Requirements »
Write out the listing below again, precisely as it is given.

□ □ □

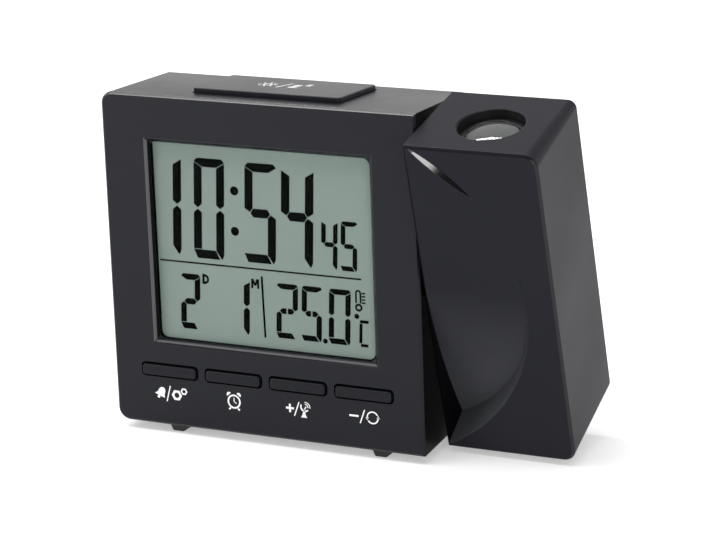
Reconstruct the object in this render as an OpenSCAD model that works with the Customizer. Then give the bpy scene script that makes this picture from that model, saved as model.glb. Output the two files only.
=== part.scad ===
// Projection alarm clock: a tapered clock housing with a liquid crystal display, four keys and a
// snooze bar, and a projector arm that tilts beside it on a hollow axle.
// Millimetres. The body stands with its front face towards -Y, its feet on Z = 0.

/* [Clock body] */
// Width of the front face on each side of the display window
side_margin = 13.55; // [13:0.05:20]
// Height of the front face above the display window
top_margin = 12.7; // [11:0.1:20]
// Height of the front face below the display window
bottom_margin = 23.9; // [22.4:0.1:32]
// Depth of the body from front face to back cover
body_d = 33; // [32:0.5:44]
// How far each side leans in between the front and the back
body_draft = 1.5; // [0.8:0.1:2.4]
// Radius of the left corners at the front
corner_r = 3.4; // [2.6:0.1:5]
// Radius of the left corners at the back
corner_back_r = 0.8; // [0.5:0.1:2]
// Bevel round the front face
edge_bevel = 0.7; // [0.4:0.1:0.9]
// Thickness of the front wall
front_wall = 2.4; // [2.2:0.1:3]
// Thickness of the side walls at the back
side_wall = 2.1; // [1.6:0.1:2.6]
// Thickness of the back cover
cover_t = 2.2; // [1.8:0.1:2.8]

/* [Projector arm] */
// Width of the arm at its front
arm_w = 35.6; // [33:0.2:48]
// Depth of the arm
arm_d = 32; // [31:0.5:40]
// Gap between the body and the arm at the front
arm_gap = 0.9; // [0.6:0.1:2]
// Height of the arm's bottom edge above the body's bottom edge
arm_lift = 1.8; // [1:0.1:4]
// Forward lean of the arm as shown
arm_tilt = 15; // [0:1:30]
// How far the arm's top falls towards the back
arm_top_draft = 1.2; // [0.6:0.1:2]
// How far the arm's bottom rises towards the back
arm_bottom_draft = 2.2; // [1:0.1:3]
// How far the arm's outer side leans in towards the back
arm_side_draft = 2; // [1:0.1:3]
// Radius of the arm's outer corners at the front
arm_corner_r = 3.4; // [2.4:0.1:5]
// Radius of the arm's outer corners at the back
arm_corner_back_r = 2.2; // [1:0.1:3]
// Thickness of the arm's walls at their thinnest
arm_wall = 2.4; // [2:0.1:3]
// Thickness of the arm's back plate
arm_back_t = 2.2; // [1.8:0.1:2.8]

/* [Finger scoop] */
// Radius of the scoop's round edge on the arm's front
scoop_r = 48.4; // [44:0.2:50]
// Distance from the arm's inner side to the centre of the scoop's edge
scoop_inset = 20.8; // [19:0.2:24]
// Radius of the scoop's curved floor
floor_r = 161; // [150:1:190]
// Height at which the floor leaves the front face
floor_top = 58.7; // [56:0.1:62]
// Inward lean of the scoop's rim for each millimetre of depth
rim_lean = 0.5; // [0.3:0.02:0.6]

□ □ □

Solution to this task »
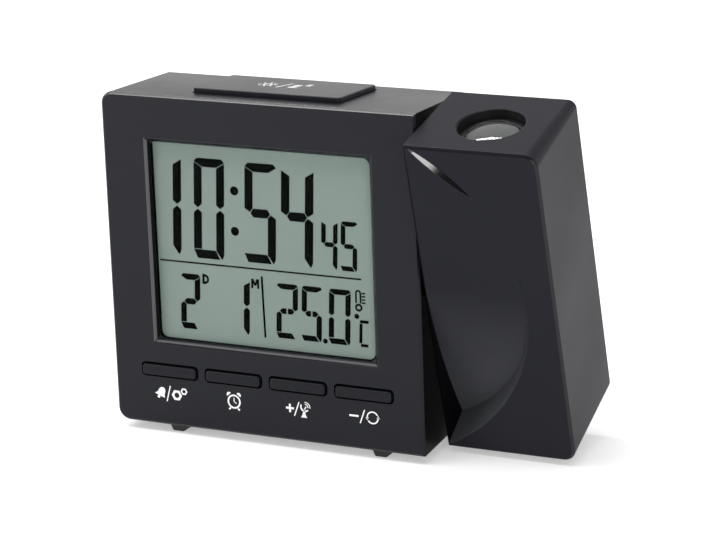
Reconstruct the object in this render as an OpenSCAD model that works with the Customizer. Then give the bpy scene script that makes this picture from that model, saved as model.glb. Output the two files only.
=== part.scad ===
// Projection alarm clock: a tapered clock housing with a liquid crystal display, four keys and a
// snooze bar, and a projector arm that tilts beside it on a hollow axle.
// Millimetres. The body stands with its front face towards -Y, its feet on Z = 0.

/* [Clock body] */
// Width of the front face on each side of the display window
side_margin = 13.55; // [13:0.05:20]
// Height of the front face above the display window
top_margin = 12.7; // [11:0.1:20]
// Height of the front face below the display window
bottom_margin = 23.9; // [22.4:0.1:32]
// Depth of the body from front face to back cover
body_d = 33; // [32:0.5:44]
// How far each side leans in between the front and the back
body_draft = 1.5; // [0.8:0.1:2.4]
// Radius of the left corners at the front
corner_r = 3.4; // [2.6:0.1:5]
// Radius of the left corners at the back
corner_back_r = 0.8; // [0.5:0.1:2]
// Bevel round the front face
edge_bevel = 0.7; // [0.4:0.1:0.9]
// Thickness of the front wall
front_wall = 2.4; // [2.2:0.1:3]
// Thickness of the side walls at the back
side_wall = 2.1; // [1.6:0.1:2.6]
// Thickness of the back cover
cover_t = 2.2; // [1.8:0.1:2.8]

/* [Projector arm] */
// Width of the arm at its front
arm_w = 35.6; // [33:0.2:48]
// Depth of the arm
arm_d = 32; // [31:0.5:40]
// Gap between the body and the arm at the front
arm_gap = 0.9; // [0.6:0.1:2]
// Height of the arm's bottom edge above the body's bottom edge
arm_lift = 1.8; // [1:0.1:4]
// Forward lean of the arm as shown
arm_tilt = 15; // [0:1:30]
// How far the arm's top falls towards the back
arm_top_draft = 1.2; // [0.6:0.1:2]
// How far the arm's bottom rises towards the back
arm_bottom_draft = 2.2; // [1:0.1:3]
// How far the arm's outer side leans in towards the back
arm_side_draft = 2; // [1:0.1:3]
// Radius of the arm's outer corners at the front
arm_corner_r = 3.4; // [2.4:0.1:5]
// Radius of the arm's outer corners at the back
arm_corner_back_r = 2.2; // [1:0.1:3]
// Thickness of the arm's walls at their thinnest
arm_wall = 2.4; // [2:0.1:3]
// Thickness of the arm's back plate
arm_back_t = 2.2; // [1.8:0.1:2.8]

/* [Finger scoop] */
// Radius of the scoop's round edge on the arm's front
scoop_r = 48.4; // [44:0.2:50]
// Distance from the arm's inner side to the centre of the scoop's edge
scoop_inset = 20.8; // [19:0.2:24]
// Radius of the scoop's curved floor
floor_r = 161; // [150:1:190]
// Height at which the floor leaves the front face
floor_top = 58.7; // [56:0.1:62]
// Inward lean of the scoop's rim for each millimetre of depth
rim_lean = 0.5; // [0.3:0.02:0.6]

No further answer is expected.